• INPUT FOR THIS TASK:
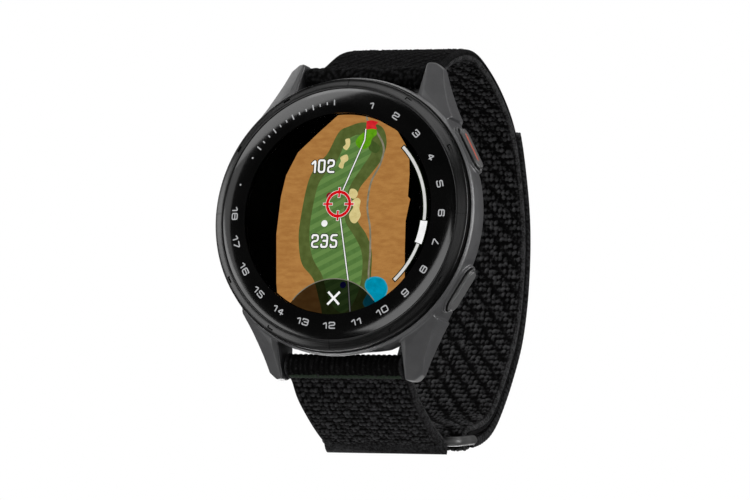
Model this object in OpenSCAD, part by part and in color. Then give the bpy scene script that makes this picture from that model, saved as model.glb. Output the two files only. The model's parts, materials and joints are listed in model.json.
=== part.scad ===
// Golf GPS watch on a knitted hook-and-loop strap, closed round the space of a wrist.
// Row frame: origin on the wrist's axis, +Z towards 12 o'clock, -Y out of the dial, +X towards 3 o'clock.
// The case is drawn in its own frame: x to 3 o'clock, y to 12 o'clock, z from the sensor face up to the glass.

/* [Case] */
// Outer diameter of the case body
case_d = 42.6; // [42:0.2:43.4]
// Thickness of the watch from the sensor face to the top of the glass
case_t = 11.4; // [11.4:0.1:12]
// Distance from the wrist's axis to the sensor face
wrist_gap = 18.6; // [18:0.2:20]
// Height of the seam between the case body and the bezel above the sensor face
case_top = 8.95; // [8.9:0.05:9]
// Radius of the hollow inside the case body
cavity_r = 18.2; // [18.1:0.1:18.4]

/* [Bezel and glass] */
// Outer radius of the bezel ring
bezel_r = 20.7; // [20.5:0.1:20.8]
// Radius of the glass
lens_r = 18.65; // [18.5:0.05:18.7]
// Thickness of the glass
lens_t = 0.85; // [0.8:0.05:0.9]
// Radius of the visible screen
screen_r = 15.2; // [14.8:0.1:15.4]

/* [Lugs and strap] */
// Clear gap between the lugs, for a 20 mm strap
lug_gap = 20.2; // [20.1:0.1:20.4]
// Distance of each lug's tip from the centre of the dial
lug_tip = 24.2; // [24:0.1:24.6]
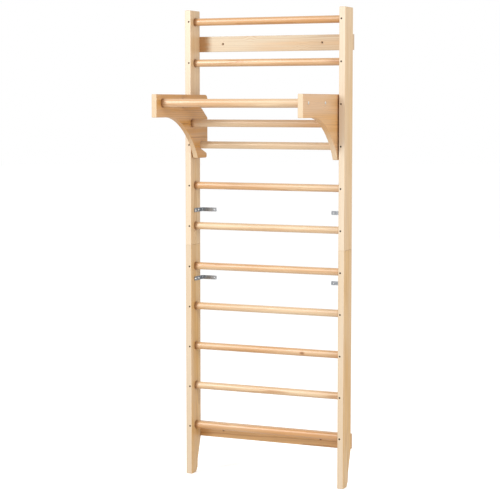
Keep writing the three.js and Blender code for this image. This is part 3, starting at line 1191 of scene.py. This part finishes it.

• DIRECTIONS FOR THIS TASK: Set down the lines above as they stand, starting with the first line and ending with the line that contains "to the glass.".

• COMPLETE OUTPUT:
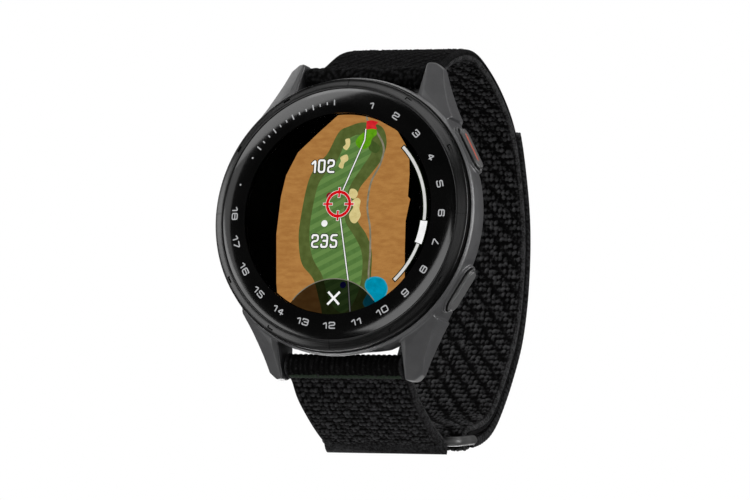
Model this object in OpenSCAD, part by part and in color. Then give the bpy scene script that makes this picture from that model, saved as model.glb. Output the two files only. The model's parts, materials and joints are listed in model.json.
=== part.scad ===
// Golf GPS watch on a knitted hook-and-loop strap, closed round the space of a wrist.
// Row frame: origin on the wrist's axis, +Z towards 12 o'clock, -Y out of the dial, +X towards 3 o'clock.
// The case is drawn in its own frame: x to 3 o'clock, y to 12 o'clock, z from the sensor face up to the glass.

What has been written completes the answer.